Competition | Winning approach | Winning modelling packages |
---|---|---|
Air Quality Prediction (PM25) | GBDT + Linear Regression | XGBoost, Catboost, LightGBM, Scikit-Learn |
Air Quality Prediction (NO2) | GBDT + NN | LightGBM, PyTorch-Lightning |
Alvin Transaction Classification | GBDT | Catboost, LightGBM, XGBoost, Scikit-Learn |
Amex Default Prediction | GBDT + GRU | LightGBM, PyTorch |
JPX Stock Price Prediction | Linear Regression | Scikit-Learn |
Mars Spectrometry (EGA) | CNN/RNN/Transformer | PyTorch |
Mars Spectrometry (GCMS) | CNN, Transformer | PyTorch |
NASA Airport Configuration | GBDT | Catboost |
G-Research Crypto | GBDT + NN | LightGBM |
Ubiquant Market Prediction | GBDT + TabNet | LightGBM + PyTorch/TensorFlow |
While we’ve half-seriously scored GBDTs as “winning” on “pure” tabular data, in reality it’s very rare to be dealing with pure tabular data that doesn’t have any other kind of structure - like the spatial dimensions in the air quality prediction competitions, or the time series elements in the other competitions. If specific neural net architectures can impose an inductive bias that helps exploit this structure, then they’re clearly adding value! One thing we can say is that the dream of picking the correct neural net architecture for a problem and having it “discover” all the relevant features is probably not quite here yet - since creative feature generation seemed to be a key element of all the winning solutions for these tabular competitions.

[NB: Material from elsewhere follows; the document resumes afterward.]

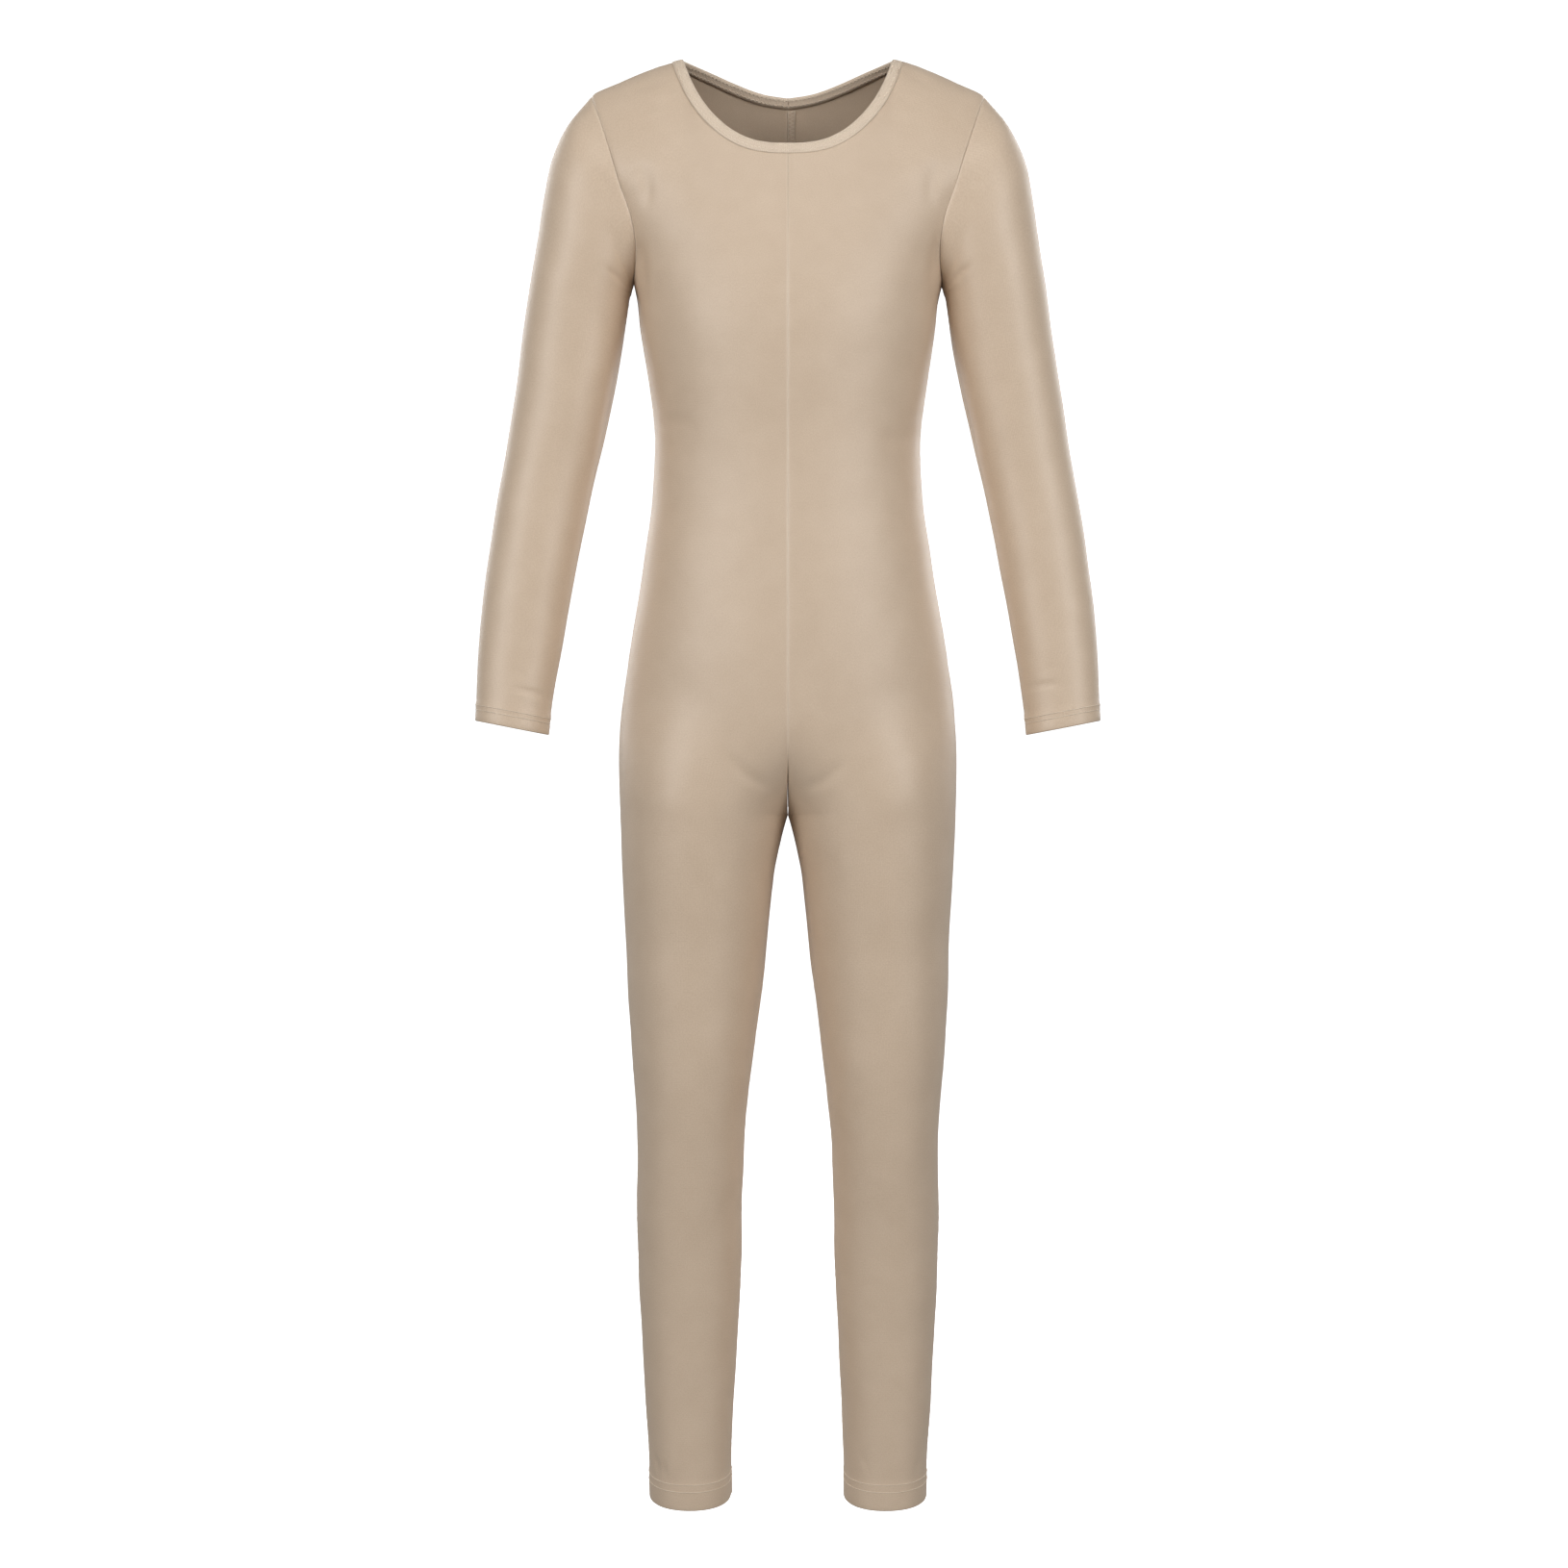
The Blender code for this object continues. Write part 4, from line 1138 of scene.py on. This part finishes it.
def allowance(name, line, outward, across, cloth, stitching):
    """The overlocked edge of a seam, pressed to one side inside the garment."""
    turn = np.linspace(0, 2 * math.pi, ALLOWANCE_SIDES + 1)[:-1, None, None]
    cosine, sine = np.cos(turn), np.sin(turn)
    wide = ALLOWANCE / 2 * (1 + np.sign(cosine) * np.abs(cosine) ** 0.5)
    deep = -CLOTH - ALLOWANCE_LEVEL + ALLOWANCE_HALF_THICKNESS * sine
    grid, out = line + wide * across + deep * outward, cosine * across + sine * outward
    strip = laid_grid(name, Cut(grid, out, np.zeros(grid.shape[:2])), cloth, closed=True)
    middle = line + ALLOWANCE / 2 * across - (CLOTH + OVERLOCK_LEVEL) * outward
    paths = [zigzag(middle, -outward, False, OVERLOCK, OVERLOCK_SWING, OVERLOCK_LIFT)]
    from_free, from_fold = EDGE_THREAD_INSETS
    for over in (ALLOWANCE - from_free, from_fold):
        edge = line + over * across - (CLOTH + EDGE_THREAD_LEVEL) * outward
        paths.append((*resampled(edge, -outward, False, EDGE_THREAD_STEP, 1), False))
    return strip, thread(name + "_thread", paths, THREAD, stitching)


def centre_allowance(side, surface, cloth, stitching):
    points, outward = surface
    free_top, free_bottom = ALLOWANCE_FREE_ROWS
    rows = slice(free_top, ARMHOLE_END + BODY_ROWS + CROTCH_ROWS - free_bottom, 2)
    line, out = points[0, rows], unit(outward[0, rows] * [0, 1, 1])
    across = unit(np.cross(unit(np.gradient(line, axis=0)), out))
    across = across * np.sign(across[0, 0])
    return allowance(f"centre_{side.name}_allowance", line, out, across, cloth, stitching)


def shoulder_allowance(surface, hand, cloth, stitching):
    line, out = (values[NECK_END:, 0] * to_hand(hand == "right") for values in surface)
    across = np.broadcast_to([0.0, 1.0, 0.0], line.shape)
    return allowance(f"shoulder_{hand}_allowance", line, out, across, cloth, stitching)


def armhole_allowance(ring, hand, cloth, stitching):
    closed = (np.concatenate([values, values[:1]]) for values in ring)
    line, out, down_arm = (values * to_hand(hand == "right") for values in closed)
    return allowance(f"armhole_{hand}_allowance", line, out, down_arm, cloth, stitching)


# Studio

def white_dome():
    """A seamless white dome and floor."""
    bm = bmesh.new()
    bmesh.ops.create_icosphere(bm, subdivisions=5, radius=DOME_RADIUS)
    for vert in bm.verts:
        vert.co.z = max(vert.co.z + FLOOR_LEVEL + DOME_MIDDLE, FLOOR_LEVEL)
    bmesh.ops.reverse_faces(bm, faces=bm.faces[:])
    white = Finish("studio white")
    white.set(Base_Color=(1, 1, 1, 1), Roughness=1.0, Emission_Color=(1, 1, 1, 1), Emission_Strength=1.0)
    white.set(Specular_IOR_Level=0.0)
    floor = placed("studio_floor", bm, white.material)
    floor.visible_diffuse = False
    floor.visible_glossy = False
    floor.visible_shadow = False


def front_camera():
    camera = bpy.data.objects.new("camera", bpy.data.cameras.new("camera"))
    camera.location = CAMERA_PLACE
    camera.rotation_euler = (math.pi / 2, 0, 0)
    camera.data.lens = CAMERA_LENS
    camera.data.sensor_width = CAMERA_SENSOR
    camera.data.clip_end = 40
    bpy.context.scene.collection.objects.link(camera)
    bpy.context.scene.camera = camera


def soft_lights():
    for name, place, size, power in LIGHTS:
        data = bpy.data.lights.new(name, "AREA")
        data.size = size
        data.energy = power
        light = bpy.data.objects.new(name, data)
        light.location = place
        aim = Vector(LIGHTS_AIM) - Vector(place)
        light.rotation_euler = aim.to_track_quat("-Z", "Y").to_euler()
        bpy.context.scene.collection.objects.link(light)


def studio():
    white_dome()
    front_camera()
    soft_lights()
    world = bpy.data.worlds.new("soft surround")
    world.use_nodes = True
    background = world.node_tree.nodes["Background"]
    background.inputs["Color"].default_value = (1, 1, 1, 1)
    background.inputs["Strength"].default_value = SURROUND
    bpy.context.scene.world = world
    bpy.context.scene.view_settings.view_transform = "Standard"


def clear_startup():
    kept = set(frame["nodes"].values()) | set(frame["bodies"].values())
    for obj in list(bpy.data.objects):
        if obj not in kept:
            bpy.data.objects.remove(obj, do_unlink=True)


def main():
    clear_startup()
    studio()
    knit, elastic, stitching = knit_finish(), elastic_finish(), thread_finish()
    surfaces = [panel_surface(FRONT), panel_surface(BACK)]
    arm_ring, places = armhole_ring(surfaces)
    ring = neck_ring(surfaces)
    for hand in ("left", "right"):
        mirrored = hand == "right"
        for side, surface in zip((FRONT, BACK), surfaces):
            cut = panel_cut(side, surface, arm_ring, ring, mirrored)
            name = f"{side.name}_{hand}"
            panel = laid_grid(name + "_cloth", cut, knit, mirrored=mirrored)
            attach(thicken(panel, CLOTH), "knit", name)
            stitches = hem_stitches(name + "_ankle_stitches", cut, ANKLE_STITCH_ROWS,
                                    stitching, False, mirrored)
            attach(stitches, "knit")
        cut = sleeve_cut(arm_ring, places, mirrored)
        sleeve = laid_grid(f"sleeve_{hand}_cloth", cut, knit, closed=True, mirrored=mirrored)
        attach(thicken(sleeve, CLOTH), "knit", f"sleeve_{hand}")
        stitches = hem_stitches(f"sleeve_{hand}_wrist_stitches", cut, WRIST_STITCH_ROWS,
                                stitching, True, mirrored)
        attach(stitches, "knit")
        for piece in shoulder_allowance(surfaces[0], hand, knit, stitching):
            attach(piece, "knit")
        for piece in armhole_allowance(arm_ring, hand, knit, stitching):
            attach(piece, "knit")
    for side, surface in zip((FRONT, BACK), surfaces):
        for piece in centre_allowance(side, surface, knit, stitching):
            attach(piece, "knit")
    edge = attach(neck_edge(ring, elastic), "neck_elastic", "neck_band")
    stitches = attach(neck_stitches(ring, stitching), "neck_elastic")


main()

Another noticeable point is how many winners used an ensemble of both GBDTs and neural nets - suggesting that trying to figure out which out of the two is “best” is the wrong question if the goal is maximising predictive power. While this kind of approach seems to do well in competitive machine learning, the additional complexity and varying inference requirements for different types of models like this might make this approach less suited to production use cases.
To sum up:
GBDTs still win at pure tabular data.
Neural nets can outperform when there is structure to be exploited.
Ensembles of GBDTs and neural nets are probably best.
LightGBM is now the most popular GBDT library among winners.